La primera vez él tenía once años. Yo solía apostarme en la acera frente a su escuela de Brooklyn a esperar, sólo para verlo un momento y quizá, si había suerte, oír su voz. Un día lo esperaba como de costumbre pero él no salía. Pensé que tal vez estaba castigado. Se hizo de noche, apagaron las luces de la escuela y él no salió. Al día siguiente volví, esperé y tampoco salió. Aquella noche imaginé lo peor. No podía dormir pensando en todas las cosas terribles que podían haberle ocurrido a mi hijo. A pesar de que me había prometido a mí mismo no hacerlo nunca, por la mañana me levanté temprano y pasé por delante de su casa. No pasé: me paré al otro lado de la calle. Lo esperaba a él, o a Alma, o incluso al
shlemiel
del marido. Y sin embargo. No vi a nadie. Al fin paré a un chico que había salido del edificio. «¿Conoces a la familia Moritz?» Él me miró fijamente. «Sí, ¿qué pasa?», dijo. «¿Aún viven ahí?», pregunté. «¿A usted qué le importa?», respondió y se alejó calle abajo haciendo botar una pelota. Lo seguí y lo cogí por el cuello. Ahora me miró con miedo. «Se han ido a vivir a Long Island», dijo y echó a correr.
Una semana después recibí una carta de Alma. Tenía mi dirección porque yo siempre le mandaba una postal en su cumpleaños. «Feliz cumpleaños. De Leo», escribía. Rasgué el sobre. «Sé que vas a verlo —leí—. No me preguntes cómo, pero lo sé. Espero el día en que él me pida que le diga la verdad. A veces, cuando lo miro a los ojos, te veo a ti. Y pienso que tú eres el único que podría contestar sus preguntas. Oigo tu voz como si te tuviera a mi lado».
Leí la carta no sé cuántas veces. Pero esto no es lo que importa. Lo que importa es que, en la esquina superior izquierda del sobre, ella había escrito la dirección: «121 Atlantic Avenue, Long Beach. N.Y.».

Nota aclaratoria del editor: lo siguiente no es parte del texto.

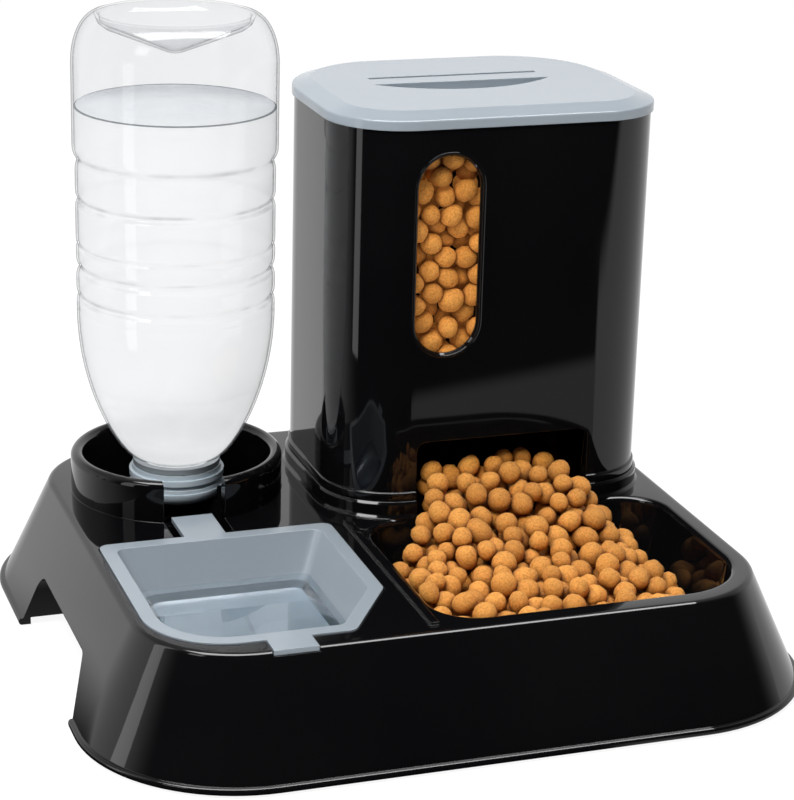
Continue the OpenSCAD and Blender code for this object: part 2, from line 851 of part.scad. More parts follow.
// Outer profile of the bottle, from the neck up to the rounded heel, moved in by e.
function shoulder_at(t) = neck_r + 2 + (bottle_r - waist_in - neck_r - 2) * pow(sin(90 * t), 0.62);
function wall_points(e) = concat(
    [for (i = [0:12]) let (t = i / 12)
        [shoulder_at(t) - e, neck_top + (shoulder_top - neck_top) * t]],
    [for (z = [shoulder_top + 1.5:1.5:heel_z]) [bottle_r - drawn_in(z) - e, z]],
    [for (a = [0:15:75]) [bottle_r - heel_in + (heel_in - e) * cos(a), heel_z + (heel_up - e) * sin(a)]]
);
// The base turned in: a narrow rim, a step down, and a blunt cone.
function punt_points(e) = [
    [punt_r + 1.5 + e, bottle_top - e], [punt_r + e, bottle_top - punt_step - e / 2],
    [punt_tip, bottle_top - punt_deep + 1 - e], [0, bottle_top - punt_deep - e]
];
module bottle() {
    e = bottle_wall;
    color(CLEAR) translate(bottle_xy) difference() {
        rotate_extrude() polygon(concat(
            [[0, mouth_z], [neck_r, mouth_z], [neck_r, neck_top - 1]],
            wall_points(0),
            punt_points(0)
        ));
        rotate_extrude() polygon(concat(
            [[0, mouth_z - past], [neck_r - neck_wall, mouth_z - past], [neck_r - neck_wall, neck_top]],
            wall_points(e),
            punt_points(e)
        ));
    }
}

module tamper_ring() {
    ring_z = cap_top + close_fit;
    color(GREY_BLUE) translate([bottle_xy[0], bottle_xy[1], ring_z]) difference() {
        cylinder(r = cap_r - 2, h = neck_top - 1 - ring_z - close_fit);
        translate([0, 0, -past]) cylinder(r = neck_r + 0.2, h = neck_top);
    }
}

// ---------------------------------------------------------------- valve

module at_bottle(z) {
    translate([bottle_xy[0], bottle_xy[1], z]) children();
}

module cap_solid() {
    soft = 7;
    rotate_extrude() union() {
        translate([0, cap_z]) square([cap_r - soft, soft]);
        translate([0, cap_z + soft]) square([cap_r - 1.4, cap_h - soft]);
        translate([cap_r - soft, cap_z + soft]) intersection() {
            circle(soft);
            translate([0, -soft]) square([soft, soft]);
        }
        translate([0, cap_top - 5.4]) square([cap_r, 3]);
        translate([0, cap_z + soft]) square([cap_r - 0.6, 2]);
    }
}

module valve_cap() {
    slot_w = 4;
    color(GREY_BLUE) translate(bottle_xy) difference() {
        cap_solid();
        difference() {
            translate([0, 0, seat_z]) cylinder(r = cap_bore - 3, h = cap_h);
            cylinder(r = tube_r + 2, h = tube_top);
        }
        translate([0, 0, gasket_z]) cylinder(r = cap_bore, h = cap_h);
        translate([0, 0, seat_z]) cylinder(r = tube_r, h = cap_h);
        translate([0, 0, cap_z - past]) cylinder(r = port_r, h = cap_h);
        for (a = [0:120:240]) {
            rotate(a) translate([0, -slot_w / 2, seat_z + 0.5]) cube([tube_r + 3, slot_w, 7]);
        }
    }
}

module cap_washer() {
    color(RUBBER) at_bottle(gasket_z) difference() {
        cylinder(r = cap_bore - close_fit, h = gasket_t);
        translate([0, 0, -past]) cylinder(r = neck_r - neck_wall, h = gasket_t + 2 * past);
    }
}

module valve_plunger() {
    color(GREY_BLUE) at_bottle(0) {
        translate([0, 0, tip_z]) cylinder(r = stem_r, h = tube_top + 4 - tip_z);
        translate([0, 0, head_z]) cylinder(r = head_r, h = head_t);
    }
}

module valve_seal() {
    color(RUBBER) at_bottle(head_z - seal_t) difference() {
        cylinder(r = head_r - 0.4, h = seal_t);
        translate([0, 0, -past]) cylinder(r = stem_r, h = seal_t + 2 * past);
    }
}

module spring_retainer() {
    color(GREY_BLUE) at_bottle(tube_top) difference() {
        cylinder(r = tube_r + 2, h = retainer_t);
        translate([0, 0, -past]) cylinder(r = stem_r + close_fit, h = retainer_t + 2 * past);
        for (a = [60:120:300]) {
            rotate(a) translate([tube_r - 1.2, 0, -past]) cylinder(r = 1.1, h = retainer_t + 2 * past);
        }
    }
}

// A helix of round wire between the plunger's head and the retainer, with closed ends.
module valve_spring() {
    sides = 6;
    steps = 16;
    rings = steps * spring_turns;
    r = (stem_r + head_r) / 2 + 0.3;
    low = head_z + head_t + spring_wire / 2;
    high = tube_top - spring_wire / 2;
    points = [
        for (i = [0:rings], k = [0:sides - 1])
            let (a = 360 * i / steps, b = 360 * k / sides, w = r + spring_wire / 2 * cos(b))
                [w * cos(a), w * sin(a), low + (high - low) * i / rings + spring_wire / 2 * sin(b)]
    ];
    walls = [
        for (i = [0:rings - 1], k = [0:sides - 1])
            let (n = (k + 1) % sides)
                [i * sides + k, (i + 1) * sides + k, (i + 1) * sides + n, i * sides + n]
    ];
    ends = [[for (k = [0:sides - 1]) k], [for (k = [sides - 1:-1:0]) rings * sides + k]];
    color(STEEL) at_bottle(0) polyhedron(points, concat(walls, ends));
}

base_tray();
foot(-1, -1);  // foot_front_left
foot(1, -1);  // foot_front_right
foot(-1, 1);  // foot_back_left
foot(1, 1);  // foot_back_right
feed_chute();
chute_screw(-1);  // chute_screw_left
chute_screw(1);  // chute_screw_right
bottle_cradle();
hopper_shell();
window_pane();
lid_cover();
water_dish();
bottle();
tamper_ring();
valve_cap();
cap_washer();
valve_plunger();
valve_seal();
valve_spring();
spring_retainer();
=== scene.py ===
"""Automatic pet feeder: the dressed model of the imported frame.

A black moulded tray carries a gravity food hopper, a food bowl, a lift-out water dish and an
upturned ribbed bottle. Shapes are built in millimetres, as in the part's source. Finished
meshes, finishes and the studio are in metres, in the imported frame.
"""

import json
import logging
import math
from dataclasses import dataclass, field
from enum import Enum
from typing import Callable, Sequence

import bpy
import numpy as np
from mathutils import Matrix, Vector

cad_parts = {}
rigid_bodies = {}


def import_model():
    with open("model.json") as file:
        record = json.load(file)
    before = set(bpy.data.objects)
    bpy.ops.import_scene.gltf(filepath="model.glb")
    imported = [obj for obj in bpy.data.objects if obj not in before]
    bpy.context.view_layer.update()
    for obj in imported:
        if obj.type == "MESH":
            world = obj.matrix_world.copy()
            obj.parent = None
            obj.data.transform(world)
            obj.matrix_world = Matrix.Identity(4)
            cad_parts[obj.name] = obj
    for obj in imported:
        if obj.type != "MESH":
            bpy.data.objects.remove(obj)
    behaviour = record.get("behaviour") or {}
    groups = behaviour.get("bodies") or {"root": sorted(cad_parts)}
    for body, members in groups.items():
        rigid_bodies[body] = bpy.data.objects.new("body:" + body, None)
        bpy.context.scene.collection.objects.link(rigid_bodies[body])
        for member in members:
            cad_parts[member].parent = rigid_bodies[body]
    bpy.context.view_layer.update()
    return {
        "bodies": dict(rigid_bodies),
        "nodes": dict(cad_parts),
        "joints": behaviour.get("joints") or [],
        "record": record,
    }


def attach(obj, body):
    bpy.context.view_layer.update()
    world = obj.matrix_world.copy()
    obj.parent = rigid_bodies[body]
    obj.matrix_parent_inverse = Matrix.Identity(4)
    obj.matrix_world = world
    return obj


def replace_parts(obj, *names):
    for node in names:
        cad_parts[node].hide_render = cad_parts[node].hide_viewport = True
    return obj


MM = 0.001
LOG = logging.getLogger("feeder")

Array = np.ndarray
Point = tuple[float, float]
Triple = tuple[float, float, float]
Socket = bpy.types.NodeSocket


class Shade(Enum):
    """How the faces of a mesh are shaded."""

    SMOOTH = "smooth"
    CREASED = "creased"


# ---------------------------------------------------------------- surfaces

CREASE_DEGREES = 35.0
LEAST_RADIUS = 0.05


def grid_faces(rows: int, cols: int, around: bool, along: bool = False) -> Array:
    """Quads of a grid of points, row after row.

    Args:
        rows: Number of rows of points.
        cols: Number of points in a row.
        around: Whether the last column joins the first.
        along: Whether the last row joins the first.

    Returns:
        One row of four point numbers for each quad.
    """
    i = np.arange(rows if along else rows - 1)[:, None]
    j = np.arange(cols if around else cols - 1)[None, :]
    i2, j2 = (i + 1) % rows, (j + 1) % cols
    quads = np.stack([i * cols + j, i * cols + j2, i2 * cols + j2, i2 * cols + j], axis=-1)
    return quads.reshape(-1, 4)


def new_piece(
    name: str, points: Array, faces: Sequence, shade: Shade = Shade.SMOOTH
) -> bpy.types.Object:
    """Makes a linked mesh object from points in millimetres.

    Args:
        name: The piece's name.
        points: One row of x, y, z for each point.
        faces: Point numbers of each face.
        shade: Whether edges sharper than CREASE_DEGREES stay sharp.

    Returns:
        The new object, at the origin.
    """
    mesh = bpy.data.meshes.new(name)
    rows = [tuple(int(k) for k in f) for f in faces]
    mesh.from_pydata((np.asarray(points, float) * MM).tolist(), [], rows)
    mesh.validate()
    mesh.shade_smooth()
    if shade is Shade.CREASED:
        mesh.set_sharp_from_angle(angle=math.radians(CREASE_DEGREES))
    piece = bpy.data.objects.new(name, mesh)
    bpy.context.scene.collection.objects.link(piece)
    return piece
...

Saqué el mapa y memoricé el itinerario. Yo solía imaginar desastres, inundaciones, terremotos, un caos mundial que me diera ocasión de ir a buscarlo y llevármelo debajo del abrigo. Cuando abandoné la esperanza de que llegara el cataclismo, empecé a soñar que nos encontrábamos por casualidad.
Fantaseaba sobre las posibilidades de que nuestras vidas se cruzaran: de que un día me encontrara sentado a su lado en un tren, o en la sala de espera del médico. Pero al final comprendía que sólo dependía de mí. Cuando murió Alma, y dos años después, Mordecai, ya no existía obstáculo alguno. Y sin embargo.
Dos horas después, el tren entró en la estación. Pregunté a la persona que estaba en la taquilla cómo podía conseguir un taxi. Hacía mucho tiempo que no salía de la ciudad. Estaba asombrado ante el verdor de todas las cosas.
Circulamos durante un rato. Dejamos la carretera principal por otra más estrecha y luego otra más estrecha aún. Al final subimos por un camino desigual que cruzaba un bosque solitario. Se me hacía difícil imaginar a un hijo mío viviendo en semejante sitio. Supongamos que se le antojaba comer pizza; ¿adónde iría? Supongamos que le apetecía ir al cine, o ver besarse a las parejas en Union Square.